Practical measurement checklist

  1. Calibrated mic loaded in software (or note limitations).
  2. Sweep length chosen (longer for low-frequency detail).
  3. Mic and speaker positions documented.
  4. Multiple measurement positions recorded if needed.
  5. Save impulse responses and results for comparison before/after treatment.

Quick troubleshooting tips

  • Clipping in measurement: reduce playback level and retake sweep.
  • Very noisy results: increase sweep length or average multiple sweeps.
  • Room changes between measurements: keep furnishings consistent for reliable before/after comparison.

Next steps after measurement

  • Prioritize treatments: start with bass traps (corners) if low-frequency issues dominate, then deal with early reflections, then diffusion/absorption balance.
  • Re-measure after each major change to quantify improvement.
  • Consider acoustic modeling tools (modal calculators, room simulators) for deeper planning.

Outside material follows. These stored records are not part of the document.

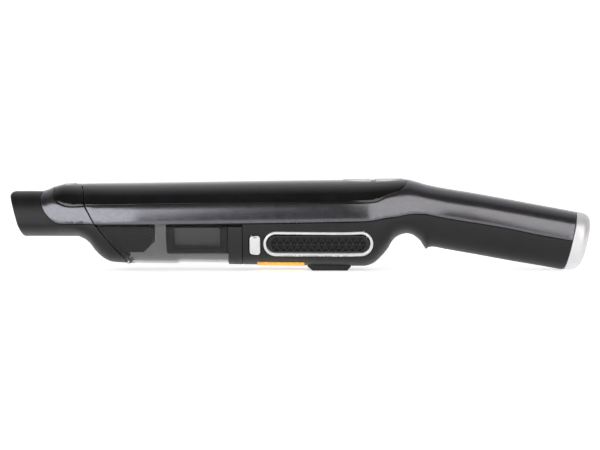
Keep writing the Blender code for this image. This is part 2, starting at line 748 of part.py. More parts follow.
def make_nozzle_door():
    """Nozzle, chin and door plate, moulded in one."""
    rows = [door_section(x) for x in DOOR_XS]
    mesh = grid_mesh("nozzle_door", rows, closed_columns=True)
    item = add_part("nozzle_door", mesh, "matt_plastic")
    thicken(item, 2.2)
    combine(item, FRONT_OF_MOUTH, "DIFFERENCE")
    combine(item, BEHIND_DOOR_LINE, "DIFFERENCE")
    rows = [cup_section(x, 1.0) for x in PLATE_XS]
    plate = add_cutter("door_plate", grid_mesh("door_plate", rows, closed_columns=True, close_ends=True))
    band = shift_line(DOOR_LINE, -0.25) + list(reversed(shift_line(DOOR_LINE, -3.2)))
    combine(plate, side_cutter("door_plate_band", band), "INTERSECT")
    passage = side_cutter("door_passage", duct_inner(-180), 0, 2 * (DUCT_HALF_WIDTH - DUCT_WALL))
    combine(plate, passage, "DIFFERENCE")
    combine(item, plate, "UNION")
    visor = add_cutter("visor_seat", grid_mesh("visor_seat", visor_rows(-1.2)))
    thicken(visor, 1.2 + VISOR + GAP)
    combine(visor, side_cutter("visor_seat_region", visor_region(GAP)), "INTERSECT")
    combine(item, visor, "DIFFERENCE")
    add_hinge(item, "door", [(0, 17.4)], -1)


def visor_rows(inset):
    return upper_patch(xs_between(UPPER_XS, -197, -150), inset)


def visor_region(grow):
    """Outline of the visor in side view."""
    front = [(x - grow, z - grow) for x, z in VISOR_LINE]
    return front + [(-150, 76), (-150, 35.8 - grow)]


def make_visor():
    """Satin cover over the top of the door, with an opening for the gloss inlay."""
    item = add_part("front_visor", grid_mesh("front_visor", visor_rows(0)), "satin_plastic")
    thicken(item, VISOR)
    combine(item, side_cutter("visor_region", visor_region(0)), "INTERSECT")
    combine(item, side_cutter("inlay_opening", inlay_region(0.2)), "DIFFERENCE")
    combine(item, BEHIND_DOOR_LINE, "DIFFERENCE")


def inlay_region(grow):
    front = [(x - grow, z - grow) for x, z in INLAY_LINE]
    return front + [(-150, 76), (-150, 49.4 - grow)]


def make_front_inlay():
    item = add_part("front_inlay", grid_mesh("front_inlay", visor_rows(0)), "gloss_plastic")
    thicken(item, VISOR)
    combine(item, side_cutter("inlay_region", inlay_region(-0.15)), "INTERSECT")
    combine(item, BEHIND_DOOR_LINE, "DIFFERENCE")
    opening = circle(DOOR_BUTTON_RADIUS + GAP, 20, DOOR_BUTTON_X, 0)
    combine(item, top_cutter("door_button_opening", opening, 66), "DIFFERENCE")


def make_door_button():
    item = add_part("door_button", grid_mesh("door_button", visor_rows(-0.5)), "silver_plastic")
    thicken(item, 2.4)
    outline = circle(DOOR_BUTTON_RADIUS, 20, DOOR_BUTTON_X, 0)
    combine(item, top_cutter("door_button_region", outline, 66), "INTERSECT")


def duct_inner(front):
    """Side view of the duct's passage, from a front station to past its open end."""
    wall = DUCT_WALL
    (_, low), (bend_x, _), (rear, bend_z), (_, high), _ = DUCT_OUTLINE
    return [
        (front, low + wall), (bend_x - 0.6, low + wall), (rear - wall, bend_z + 0.6),
        (rear - wall, high - wall), (front, high - wall),
    ]


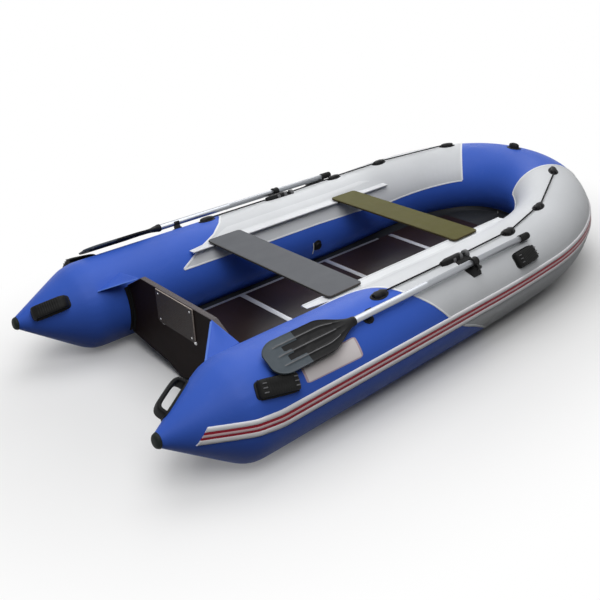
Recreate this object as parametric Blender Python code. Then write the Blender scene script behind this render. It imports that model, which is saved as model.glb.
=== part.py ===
"""Rigid-transom inflatable dinghy with plywood floor, sliding seats and a pair of oars.

Metres, +Z up, +X towards the bow, +Y to port. The origin is under the middle of the boat,
on the ground. Stations are distances forward of the stern tips, measured along the tubes.
"""
import bisect
import math

import bmesh
import bpy
from mathutils import Matrix, Vector

# Hull tubes
overall_length = 3.15
tube_radius = 0.21
tube_spacing = 1.18
tube_wall = 0.0012
tube_segments = 36
cone_end_radius = 0.033
cone_end_height = 0.240
cone_end_station = 0.010
cone_shoulder_station = 0.302
colour_seam_station = 1.10
colour_seam_slant = 0.29
sheer_start_station = 1.65
bow_rise = 0.11
bow_curve_run = 0.80
bow_curve_power = 2.15
side_tube_end_station = 2.10
bow_panel_reach = 0.328
bow_quarter_steps = 7
bow_panel_steps = 3

# Clearances
gap = 0.0003
running_gap = 0.0006

# Cone end caps
cap_wall = 0.0028
cap_skirt_length = 0.024
cap_nose_shares = (0.66, 0.92, 1.0)
cap_nose_depth_shares = (0.0, 0.35, 1.0)

# Bulkhead between the two air chambers
bulkhead_thickness = 0.003

# Rub strake
strake_top_angle = math.radians(163.5)
strake_bottom_angle = math.radians(182.5)
strake_thickness = 0.006
strake_groove = 0.002
strake_edge = 0.0026
strake_standoff = 0.0009
strake_stern_turn = math.radians(-6)
strake_turn_station = 0.50
strake_turn_steps = 5
strake_top_start = 0.135
strake_bottom_start = 0.091

# Bottom fabric and inflatable keel
fabric = 0.0015
bottom_edge_angle = math.radians(-50)
keel_depth = 0.0385
keel_half_width = 0.13
keel_column_shares = (0.0, 0.25, 0.5, 0.75, 1.0)
bilge_column_shares = (0.40, 0.86, 1.0)
bottom_end_half_width = 0.02
bottom_lip_clearance_angle = math.radians(1.5)
transom_deadrise = 0.034
transom_lip_steps = 3
keel_tube_start = 0.54
keel_tube_half_width = 0.105
keel_tube_segments = 16
keel_tube_end_share = 0.30
keel_tube_growth_shares = (0.0, 0.46, 0.79, 0.94, 1.0, 1.0, 1.0, 0.94, 0.79, 0.46, 0.0)
keel_seam_width = 0.008

# Transom
transom_station = 0.473
transom_thickness = 0.027
transom_top_height = 0.405
transom_top_half_width = 0.276
transom_shoulder_angle = math.radians(33)
transom_foot_angle = math.radians(-34)
transom_arc_steps = 8
transom_arc_margin = math.radians(2)
transom_edge_bevel = 0.002
motor_plate_half_width = 0.143
motor_plate_bottom = 0.243
motor_plate_lip = 0.003
motor_plate_thickness = 0.006
motor_plate_corner = 0.012
holder_standoff = 0.0008
holder_base_thickness = 0.003
holder_base_width = 0.062
holder_rib_height = 0.016
holder_rib_thickness = 0.004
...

Resources for further learning

  • REW documentation and tutorials (for hands-on measurement workflows).
  • Books: “Master Handbook of Acoustics” (for theory and practice), “Sound Reproduction” (for practical audio room design).
  • Community forums and YouTube channels with measurement walkthroughs.

Measuring room acoustics is iterative: measure, treat, re-measure. Start with the sweep method, focus on clear RT60 and low-frequency control, and use measurements to make targeted, effective acoustic improvements.